Alternatively, this could be titled – Why the Moose? – A brief history of how people learned about the service formerly known as Aftenposten’s News in English.
In the early days of the service – or to be bitterly honest, throughout virtually its entire lifetime – there was nothing resembling promotion from the powers that were.
In its first incarnation, NiE had been highly profitable, providing roughly Twitter sized news items to screens at Oslo’s Gardermoen Airport and on the airport express train. When Aftenposten lost this contract, NiE became purely an Internet news site, and a foreign language experiment that was generally viewed with some suspicion somewhere in management.

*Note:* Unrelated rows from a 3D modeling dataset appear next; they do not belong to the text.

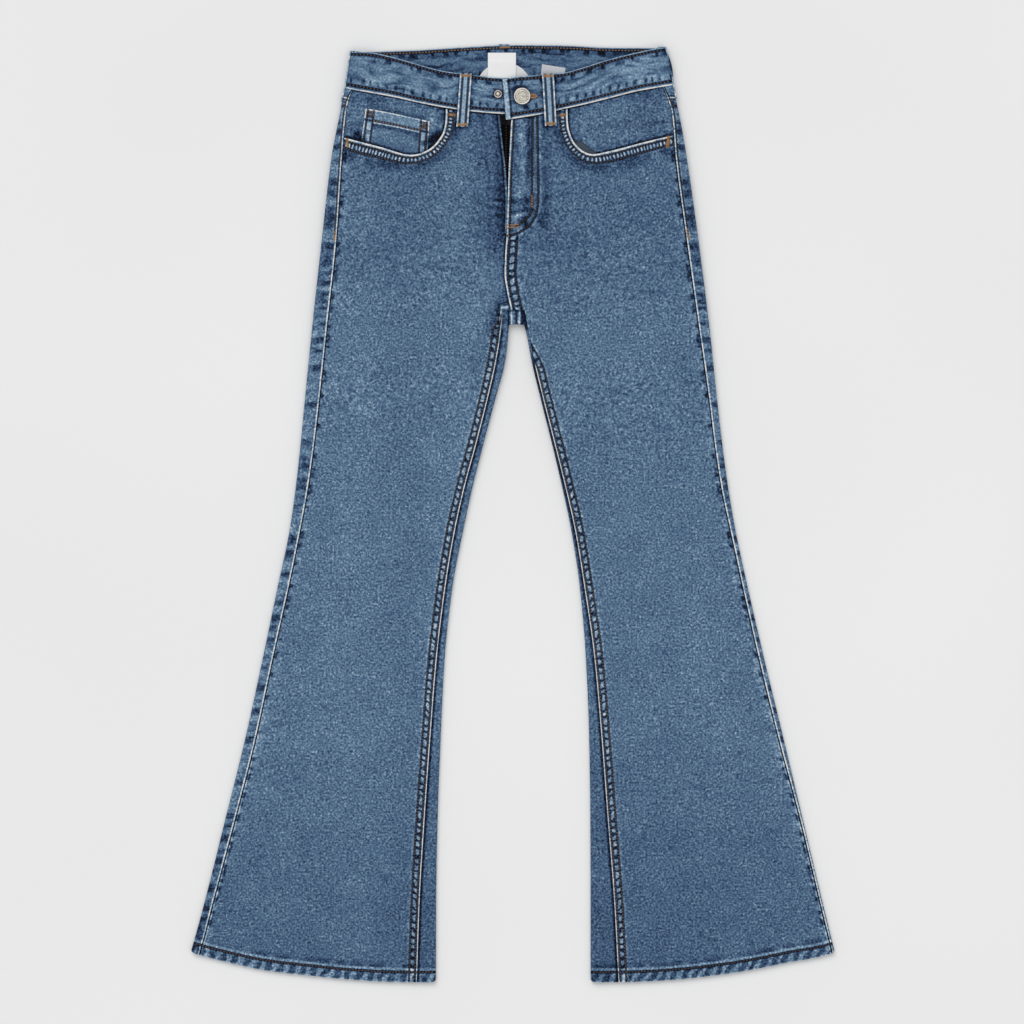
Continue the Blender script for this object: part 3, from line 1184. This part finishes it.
def zone_band(n):
    """The waistband: pale edges, two rows of thread, and crinkles that run along it."""
    s, d, w = n.seam("band")
    drift = n.noise(n.vector(s * 0.02, d * 0.04, 1.0), 1.0, 1.0)
    streak = n.vector(s * 0.035 + d * 0.02, d * 0.16 + drift * 4.0, 4.0)
    crinkle = n.math("MINIMUM", n.noise(streak, 1.0, 2.0, 0.55) - 0.5, 0.06)
    crinkle = crinkle * n.ease(d, 4.0, 12.0, 0.4, 1.0) * n.ease(d, 33.0, 39.0, 1.0, 0.3)
    sway = n.noise(n.vector(s * 0.05, d * 0.04, 7.0), 1.0, 1.0)
    train = n.ease(n.sine(s, 9.6, sway * 9.0), 0.1, 0.9)
    low = n.between(d, 6.0, 8.5, 10.5, 14.5) * train * n.ease(sway, 0.3, 0.5, 0.3, 1.0)
    high = n.between(d, 30.0, 36.0, 37.0, 38.4) * n.spots(s, d, 7.0, 0.05, 0.5, 0.66, 6.0)
    dark = low + high
    light = n.between(d, 5.4, 7.2, 9.0, 17.0) * n.spots(s, d, 8.5, 0.05, 0.5, 0.36)
    row, dip = n.rows(d, BAND_ROWS, -0.64, 1.7)
    edges = n.worn_edge(s, d, 1.3, 0.5) + n.ease(d, 40.6, 41.2) * 0.2
    value = crinkle * 1.3 + dark * -0.4 + light * 0.1 + row + edges + 0.03
    return w, value, crinkle * 0.0012 + dark * -0.0004 + dip


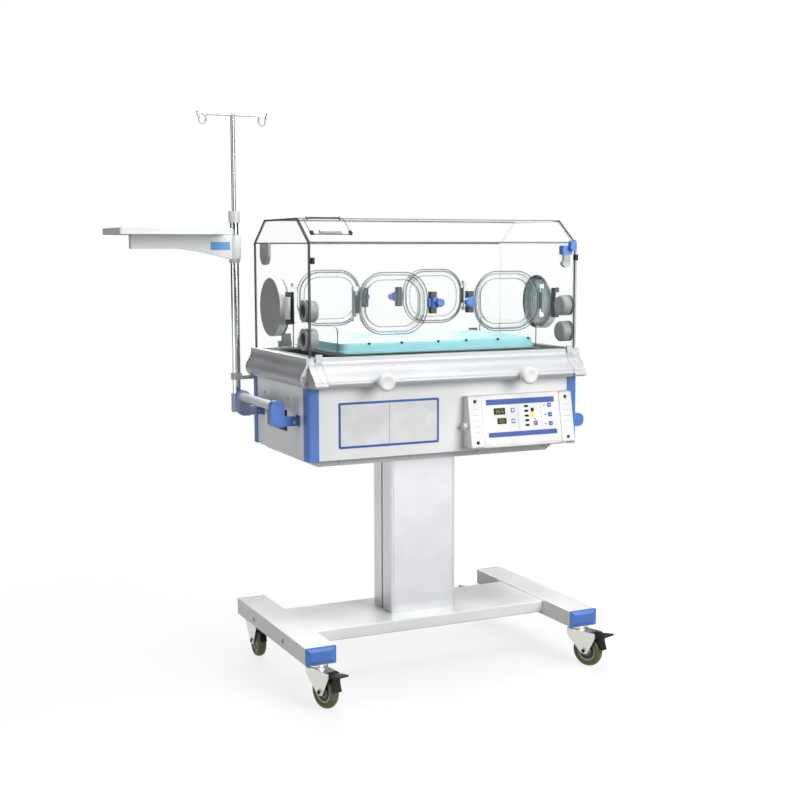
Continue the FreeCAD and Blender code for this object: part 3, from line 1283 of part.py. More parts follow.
def build():
    parts = {
        "base_frame": base_frame(),
        "end_caps": end_caps(),
        "caster_heads": caster_heads(),
        "column": column(),
        "cabinet_shell": cabinet_shell(),
        "air_filter": air_filter(),
        "floor_pan": floor_pan(),
        "corner_posts": corner_posts(),
        "handle_lugs": handle_lugs(),
        "left_handle": handle(-1, False),
        "right_handle": handle(1, True),
        "control_housing": control_housing(),
        "control_covers": control_covers(),
        "control_fascia": control_fascia(),
        "clamp_knob": clamp_knob(),
        "rails": rails(),
        "rail_castings": group(rail_corners() + hinge_lugs()),
        "panel_arms": panel_arms(),
        "front_panel": front_panel(),
        "front_port_mounts": port_mounts(),
        "rear_port_mounts": to_rear(port_mounts()),
        "panel_latch": panel_latch(),
        "hood_canopy": hood_canopy(),
        "hood_fittings": hood_fittings(),
        "hatch": hatch(),
        "deck": deck(),
        "mattress_tray": mattress_tray(),
        "mattress": mattress(),
        "pole_tube": pole_tube(),
        "pole_brackets": pole_brackets(),
        "iv_rod": iv_rod(),
        "shelf": shelf(),
        "fan_motor": fan_motor(),
        "fan_impeller": fan_impeller(),
        "heater": heater(),
        "water_tank": water_tank(),
    }
    for side, word in ((-1, "left"), (1, "right")):
        parts[f"{word}_tilt_knob"] = tilt_knob(side)
        parts[f"{word}_end_door"] = end_door(side)
        parts[f"front_{word}_door"] = hand_door(side, port_pin_x(side))
        parts[f"rear_{word}_door"] = to_rear(hand_door(side, port_pin_x(side)))
        parts[f"front_{word}_latch"] = port_latch(side)
        parts[f"rear_{word}_latch"] = to_rear(port_latch(side))
    for name in HEADINGS:
        parts[f"fork_{name}"] = place_caster(fork(), name)
        parts[f"wheel_{name}"] = place_caster(wheel(), name)
        parts[f"pedal_{name}"] = place_caster(pedal(), name)
    return parts


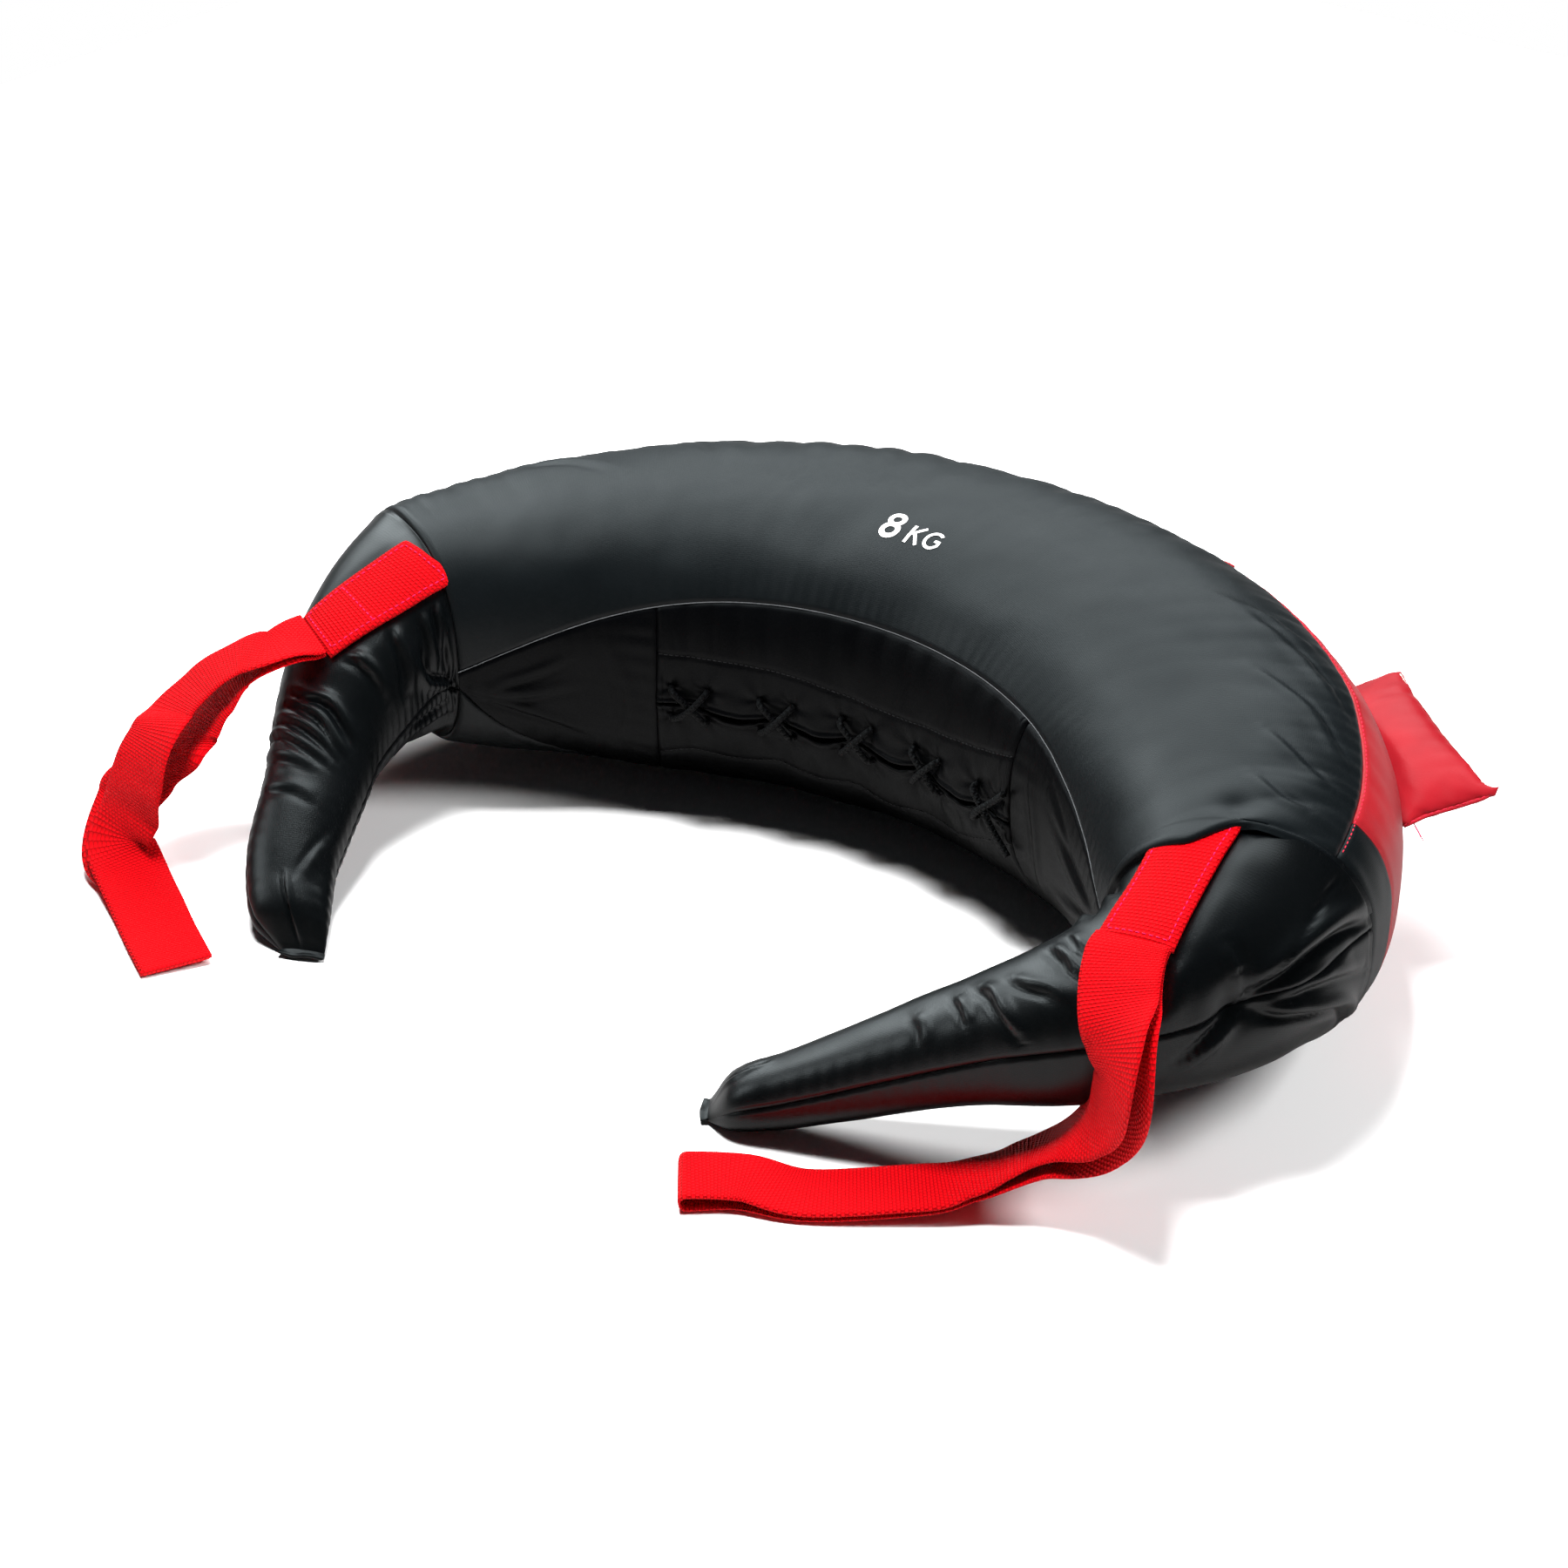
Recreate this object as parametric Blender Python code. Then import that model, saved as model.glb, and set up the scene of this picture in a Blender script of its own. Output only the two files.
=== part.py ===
"""Bulgarian bag: a filled crescent training bag with two tapering horns, two webbing
loops, three padded fins on its back and a laced filling port on its inner side.

Frame: +X to the right end, +Y to the convex back, +Z up, with the origin on the floor
under the middle of the belly.  The bag lies at rest on its belly and on both horn tips.
A place on the crescent is given by an arc angle, 0 at the middle and positive to the
right, and by a section angle, 0 on the convex back, 90 on top, 180 on the inner side.
"""
import math

import bpy
import bmesh
from mathutils import Vector
from mathutils.bvhtree import BVHTree

MM = 0.001

# Crescent
ARC_RADIUS = 311 * MM
ARC_HALF_ANGLE = math.radians(64.5)
BELLY_HALF_DEPTH = 109 * MM
BELLY_HALF_HEIGHT = 95 * MM
END_HALF_DEPTH = 68 * MM
END_HALF_HEIGHT = 66 * MM
END_LIFT = 29 * MM
REST_FLAT_DEPTH = 2 * MM
SECTION_POWER = 2.4

# Cover, seams and layers
COVER_WALL = 1.4 * MM
SEAM_GAP = 0.3 * MM
LAYER_GAP = 0.3 * MM
TONGUE_WALL = 1.2 * MM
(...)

Growing mainly by word of mouth, a few lucky human interest stories revealed the path to wider attention. The first unexpected spike of traffic came from a story about how a schoolteacher lost a bet with her class, and as promised, took a bath in yogurt to reward them for outperforming her expectations. The main interest in this story was traced back to one Fark.com, a now legendary source for all things ‘not news’ that are in fact what most people online can’t resist reading.
After a link to a story wandered into an English language site with a large audience, large flocks would descend on NiE. Some of the visitors remained loyal readers – they came for the yogurt-dipped teacher, but stayed for the novelty of keeping up with Norway. With this lesson learned, an eye was kept on potentially popular stories, and one could clearly see that animals and royals were always hard to resist.
The service maintained Aftenposten’s serious, quality paper line, but this was also, after all, the Internet. You know what I mean, some things you just have to have a quick click on, and any newspaper sensitive to the medium is more informal online. So a few news slots a week were reserved for some ‘Only i Norway’ kind of fun.
I actively cultivated contacts with sites that showed interest in certain topics, and we gradually had a network of sites that kept an eye on us for a variety of reasons – some because they were fascinated in Norway’s politics, some for environmental or animal preservation issues, and many just for the occasional odd tale.
Drew Curtis, the founder of Fark, seemed to have a soft spot for what soon developed into a kind of cult connection to moose news, which always sparked Monty Pythonish tangents on møøse on that site’s volatile and wickedly funny forums. Drew even paid the newsroom a visit on one of his European jaunts.
But the story that would be legend, and made the potential of News in English jaw-droppingly clear, appeared late in 2002. Some friends on the news desk rang us in the evening to say that something incredible was happening – a single English news item was generating more traffic that the rest of the Norwegian site combined!
This amazing story was: Young mother nursed orphaned pups
and it was picked up the popular news site Drudge Report. This story not only produced the kind of traffic whole Norwegian news sites would kill for, it continued to produce spikes for years to come as it was rediscovered and passed round for another circuit on the web. The story developed further: Woman who nursed puppies has no regrets and Puppies thrive after woman nursed them.
This success sowed the seeds of the eventual downfall of the service as well, but that is another story. For now, I just want to reminisce over a few of my very favorite hits from the ‘Only in Norway’ archives.
My choice of greatest moose tale ever would be Moose move proves fatal. Sure, we’ve had them drunk, dangerous and even falling out of the sky, but this one has tragedy, pathos.
And one of the longest-lived curiosities has to be this one – people rang in for years trying to find out more about Conan, every the time his story gained a new lease of life on the ‘net: Dog robs gas station
But most of the time, it was hard news. Really.